DATASET CONTENT:
** BEGIN **
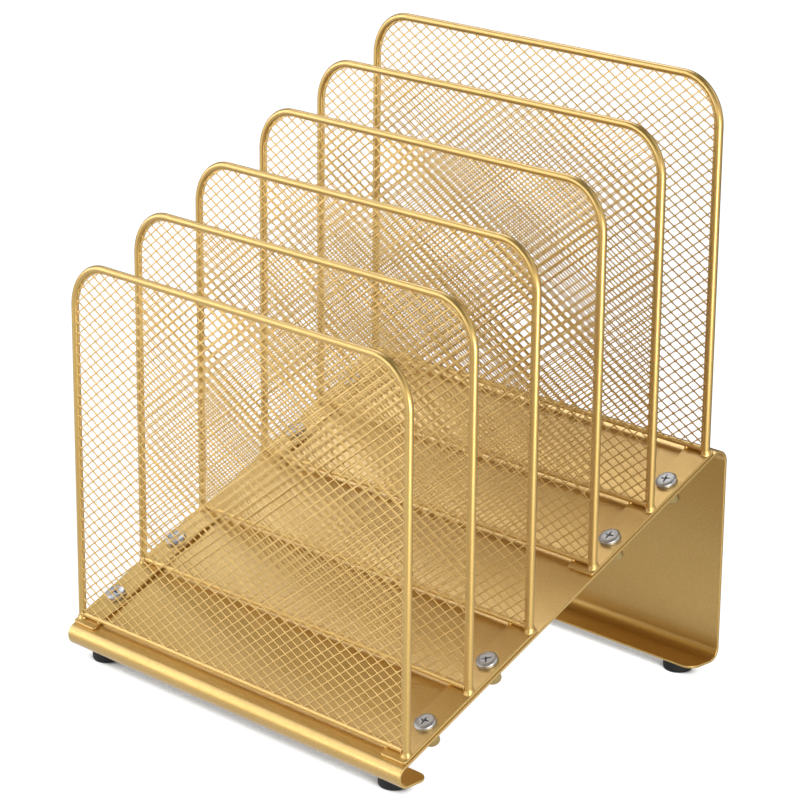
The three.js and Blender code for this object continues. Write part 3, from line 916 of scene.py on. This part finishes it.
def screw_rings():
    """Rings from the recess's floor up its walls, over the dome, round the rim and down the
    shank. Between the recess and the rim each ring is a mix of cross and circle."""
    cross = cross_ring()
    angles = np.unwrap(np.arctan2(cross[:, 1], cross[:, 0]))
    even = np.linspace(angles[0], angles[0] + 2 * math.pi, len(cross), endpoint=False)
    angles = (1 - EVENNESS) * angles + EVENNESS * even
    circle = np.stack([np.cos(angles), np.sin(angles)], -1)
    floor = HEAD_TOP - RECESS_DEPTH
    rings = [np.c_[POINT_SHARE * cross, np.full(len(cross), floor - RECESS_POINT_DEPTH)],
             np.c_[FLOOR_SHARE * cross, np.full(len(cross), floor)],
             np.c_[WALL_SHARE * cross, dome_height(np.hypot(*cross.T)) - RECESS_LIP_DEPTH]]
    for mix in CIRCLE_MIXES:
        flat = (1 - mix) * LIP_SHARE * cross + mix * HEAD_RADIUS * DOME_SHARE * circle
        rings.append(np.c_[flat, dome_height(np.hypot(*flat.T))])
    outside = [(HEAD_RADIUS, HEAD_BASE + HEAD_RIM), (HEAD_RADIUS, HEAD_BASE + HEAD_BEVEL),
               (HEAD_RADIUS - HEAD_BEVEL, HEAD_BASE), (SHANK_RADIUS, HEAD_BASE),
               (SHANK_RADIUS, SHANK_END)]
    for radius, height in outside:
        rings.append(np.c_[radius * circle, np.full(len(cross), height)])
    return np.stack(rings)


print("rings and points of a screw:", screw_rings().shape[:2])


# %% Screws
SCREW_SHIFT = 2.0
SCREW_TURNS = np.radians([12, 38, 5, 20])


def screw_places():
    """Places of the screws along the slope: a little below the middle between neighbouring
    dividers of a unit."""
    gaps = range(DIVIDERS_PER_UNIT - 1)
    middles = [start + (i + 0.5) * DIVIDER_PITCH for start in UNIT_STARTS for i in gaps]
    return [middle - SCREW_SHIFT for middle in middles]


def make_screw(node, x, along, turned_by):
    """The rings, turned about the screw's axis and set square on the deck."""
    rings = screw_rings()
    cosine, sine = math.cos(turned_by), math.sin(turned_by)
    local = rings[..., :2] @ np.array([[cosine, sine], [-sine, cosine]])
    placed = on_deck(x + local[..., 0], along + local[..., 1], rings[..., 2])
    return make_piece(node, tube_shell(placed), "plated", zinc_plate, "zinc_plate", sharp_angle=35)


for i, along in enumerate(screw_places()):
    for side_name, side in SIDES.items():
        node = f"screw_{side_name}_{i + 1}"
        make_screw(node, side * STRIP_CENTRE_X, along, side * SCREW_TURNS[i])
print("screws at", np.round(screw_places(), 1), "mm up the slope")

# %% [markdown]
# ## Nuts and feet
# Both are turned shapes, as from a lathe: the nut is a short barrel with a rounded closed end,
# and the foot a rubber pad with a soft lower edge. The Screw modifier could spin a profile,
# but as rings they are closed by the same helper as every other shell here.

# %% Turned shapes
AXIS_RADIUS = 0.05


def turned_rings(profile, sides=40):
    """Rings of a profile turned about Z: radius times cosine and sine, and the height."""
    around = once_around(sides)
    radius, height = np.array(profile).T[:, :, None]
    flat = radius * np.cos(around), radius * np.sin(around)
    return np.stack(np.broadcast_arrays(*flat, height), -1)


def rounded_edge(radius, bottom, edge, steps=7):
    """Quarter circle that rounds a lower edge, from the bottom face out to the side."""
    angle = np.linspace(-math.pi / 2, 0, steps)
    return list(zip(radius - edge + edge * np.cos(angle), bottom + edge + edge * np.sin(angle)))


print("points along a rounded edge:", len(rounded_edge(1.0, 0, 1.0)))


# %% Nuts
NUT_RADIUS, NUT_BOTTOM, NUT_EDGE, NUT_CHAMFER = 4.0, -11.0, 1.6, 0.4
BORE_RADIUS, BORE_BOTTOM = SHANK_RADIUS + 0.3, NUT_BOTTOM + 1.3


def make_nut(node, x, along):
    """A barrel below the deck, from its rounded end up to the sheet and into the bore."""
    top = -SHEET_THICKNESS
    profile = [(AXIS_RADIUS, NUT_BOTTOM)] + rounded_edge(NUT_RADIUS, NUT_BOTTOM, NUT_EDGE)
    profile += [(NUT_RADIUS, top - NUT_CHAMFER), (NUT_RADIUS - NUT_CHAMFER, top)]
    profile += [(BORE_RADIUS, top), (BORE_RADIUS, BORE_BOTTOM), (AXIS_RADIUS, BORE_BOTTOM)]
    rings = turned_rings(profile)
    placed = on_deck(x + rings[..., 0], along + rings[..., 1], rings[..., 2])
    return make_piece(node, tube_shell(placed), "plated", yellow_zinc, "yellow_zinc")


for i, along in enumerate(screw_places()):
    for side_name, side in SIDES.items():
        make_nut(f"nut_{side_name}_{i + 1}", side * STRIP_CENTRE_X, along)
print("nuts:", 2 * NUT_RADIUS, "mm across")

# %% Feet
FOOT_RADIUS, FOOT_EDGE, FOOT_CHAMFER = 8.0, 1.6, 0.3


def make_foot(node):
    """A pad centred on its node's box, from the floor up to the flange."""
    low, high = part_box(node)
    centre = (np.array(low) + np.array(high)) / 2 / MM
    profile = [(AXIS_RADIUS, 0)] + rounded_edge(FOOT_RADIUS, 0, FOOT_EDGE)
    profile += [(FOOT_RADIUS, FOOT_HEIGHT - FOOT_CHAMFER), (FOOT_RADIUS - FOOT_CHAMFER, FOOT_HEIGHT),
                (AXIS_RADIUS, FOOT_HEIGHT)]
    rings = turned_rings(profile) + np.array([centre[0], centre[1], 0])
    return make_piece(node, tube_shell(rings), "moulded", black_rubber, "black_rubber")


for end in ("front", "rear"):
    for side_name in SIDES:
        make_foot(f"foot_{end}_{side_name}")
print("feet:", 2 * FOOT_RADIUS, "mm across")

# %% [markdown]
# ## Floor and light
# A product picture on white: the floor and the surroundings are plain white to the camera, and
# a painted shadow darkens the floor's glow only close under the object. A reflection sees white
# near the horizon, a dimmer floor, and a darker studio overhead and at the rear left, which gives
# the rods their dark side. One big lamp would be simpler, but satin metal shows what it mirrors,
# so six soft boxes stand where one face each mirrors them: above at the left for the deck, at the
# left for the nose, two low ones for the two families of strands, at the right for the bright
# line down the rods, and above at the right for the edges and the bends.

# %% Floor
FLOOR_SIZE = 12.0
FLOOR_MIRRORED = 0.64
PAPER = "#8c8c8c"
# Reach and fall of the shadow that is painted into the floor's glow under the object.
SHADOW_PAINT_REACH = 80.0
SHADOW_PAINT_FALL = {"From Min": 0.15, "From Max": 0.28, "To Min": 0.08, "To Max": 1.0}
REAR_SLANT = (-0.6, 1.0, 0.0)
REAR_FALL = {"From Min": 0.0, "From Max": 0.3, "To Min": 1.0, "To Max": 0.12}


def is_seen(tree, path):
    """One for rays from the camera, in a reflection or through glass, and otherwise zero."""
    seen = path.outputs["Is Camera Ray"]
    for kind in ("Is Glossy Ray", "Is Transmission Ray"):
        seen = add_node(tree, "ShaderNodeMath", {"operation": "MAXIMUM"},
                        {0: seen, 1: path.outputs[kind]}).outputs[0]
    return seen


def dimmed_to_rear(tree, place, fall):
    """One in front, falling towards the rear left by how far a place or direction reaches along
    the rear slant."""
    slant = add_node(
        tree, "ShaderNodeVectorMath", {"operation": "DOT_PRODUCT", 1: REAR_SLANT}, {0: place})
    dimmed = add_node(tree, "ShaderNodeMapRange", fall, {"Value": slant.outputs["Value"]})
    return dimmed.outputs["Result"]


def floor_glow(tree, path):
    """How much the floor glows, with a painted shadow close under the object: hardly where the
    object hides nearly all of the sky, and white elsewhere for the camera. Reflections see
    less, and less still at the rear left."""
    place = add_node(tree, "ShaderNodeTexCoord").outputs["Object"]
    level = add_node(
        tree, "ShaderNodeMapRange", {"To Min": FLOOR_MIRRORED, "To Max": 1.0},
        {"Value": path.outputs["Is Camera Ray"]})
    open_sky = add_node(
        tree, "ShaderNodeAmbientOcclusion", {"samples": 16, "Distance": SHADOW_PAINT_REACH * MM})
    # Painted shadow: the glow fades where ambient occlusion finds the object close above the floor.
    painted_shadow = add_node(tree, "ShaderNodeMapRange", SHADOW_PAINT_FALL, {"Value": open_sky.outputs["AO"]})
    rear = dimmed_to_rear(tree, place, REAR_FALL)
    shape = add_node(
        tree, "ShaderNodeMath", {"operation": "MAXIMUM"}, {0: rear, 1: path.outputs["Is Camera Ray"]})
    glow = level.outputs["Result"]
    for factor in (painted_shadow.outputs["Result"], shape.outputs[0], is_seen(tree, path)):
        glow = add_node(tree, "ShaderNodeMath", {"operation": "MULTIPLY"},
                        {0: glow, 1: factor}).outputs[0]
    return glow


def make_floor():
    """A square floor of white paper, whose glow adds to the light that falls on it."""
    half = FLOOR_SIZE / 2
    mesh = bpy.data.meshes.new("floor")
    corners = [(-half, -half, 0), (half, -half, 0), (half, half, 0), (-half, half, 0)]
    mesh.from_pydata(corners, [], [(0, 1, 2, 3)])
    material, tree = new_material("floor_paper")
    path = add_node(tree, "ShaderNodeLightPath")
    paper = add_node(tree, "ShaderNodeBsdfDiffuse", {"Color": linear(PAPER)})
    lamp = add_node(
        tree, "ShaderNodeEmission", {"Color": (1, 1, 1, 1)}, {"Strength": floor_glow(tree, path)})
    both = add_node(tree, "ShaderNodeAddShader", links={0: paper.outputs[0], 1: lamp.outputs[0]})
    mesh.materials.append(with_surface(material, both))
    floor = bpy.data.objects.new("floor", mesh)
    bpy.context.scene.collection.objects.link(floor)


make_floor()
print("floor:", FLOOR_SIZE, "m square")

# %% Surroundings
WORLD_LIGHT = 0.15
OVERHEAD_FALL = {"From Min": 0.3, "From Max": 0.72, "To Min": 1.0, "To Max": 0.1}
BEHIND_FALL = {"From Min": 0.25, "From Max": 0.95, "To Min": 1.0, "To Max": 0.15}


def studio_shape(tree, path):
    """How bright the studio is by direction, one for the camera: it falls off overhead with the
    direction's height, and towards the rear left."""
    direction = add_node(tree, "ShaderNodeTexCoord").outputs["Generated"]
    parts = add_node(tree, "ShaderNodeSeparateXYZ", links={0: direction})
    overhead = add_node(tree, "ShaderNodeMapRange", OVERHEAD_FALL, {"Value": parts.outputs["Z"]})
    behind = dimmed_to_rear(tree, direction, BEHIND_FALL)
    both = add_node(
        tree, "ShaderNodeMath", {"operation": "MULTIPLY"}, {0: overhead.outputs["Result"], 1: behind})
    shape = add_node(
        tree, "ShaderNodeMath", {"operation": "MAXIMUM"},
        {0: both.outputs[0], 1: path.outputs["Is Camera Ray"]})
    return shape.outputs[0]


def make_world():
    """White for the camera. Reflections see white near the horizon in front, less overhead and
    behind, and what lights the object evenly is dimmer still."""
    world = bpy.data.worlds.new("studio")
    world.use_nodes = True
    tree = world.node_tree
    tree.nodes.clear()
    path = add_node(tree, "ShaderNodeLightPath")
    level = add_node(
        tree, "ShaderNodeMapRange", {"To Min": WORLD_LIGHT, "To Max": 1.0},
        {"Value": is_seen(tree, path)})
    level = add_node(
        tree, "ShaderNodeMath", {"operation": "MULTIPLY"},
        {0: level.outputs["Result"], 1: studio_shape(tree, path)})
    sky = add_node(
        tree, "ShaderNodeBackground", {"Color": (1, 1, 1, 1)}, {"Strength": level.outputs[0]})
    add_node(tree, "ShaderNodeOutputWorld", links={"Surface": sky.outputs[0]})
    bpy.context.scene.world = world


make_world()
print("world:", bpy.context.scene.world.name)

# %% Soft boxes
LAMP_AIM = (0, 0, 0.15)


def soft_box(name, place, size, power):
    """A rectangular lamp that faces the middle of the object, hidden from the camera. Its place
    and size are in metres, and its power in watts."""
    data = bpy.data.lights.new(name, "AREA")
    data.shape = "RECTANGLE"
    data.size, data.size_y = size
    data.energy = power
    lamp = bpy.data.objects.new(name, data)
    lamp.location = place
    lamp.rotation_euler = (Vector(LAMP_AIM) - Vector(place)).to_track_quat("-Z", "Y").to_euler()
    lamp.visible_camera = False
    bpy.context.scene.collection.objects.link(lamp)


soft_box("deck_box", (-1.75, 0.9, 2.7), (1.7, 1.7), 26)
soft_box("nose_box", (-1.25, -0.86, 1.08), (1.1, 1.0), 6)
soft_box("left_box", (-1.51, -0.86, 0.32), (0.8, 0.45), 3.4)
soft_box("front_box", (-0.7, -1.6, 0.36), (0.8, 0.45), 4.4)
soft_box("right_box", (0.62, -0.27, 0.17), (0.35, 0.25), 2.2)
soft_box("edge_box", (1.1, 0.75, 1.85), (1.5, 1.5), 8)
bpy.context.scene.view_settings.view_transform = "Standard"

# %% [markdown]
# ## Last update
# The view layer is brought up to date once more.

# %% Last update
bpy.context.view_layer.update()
** END **
WHAT THE TASK ASKS:
Say how many lines of the data include the string "scene". Nothing other than the number should be given.

THE RESPONSE:
6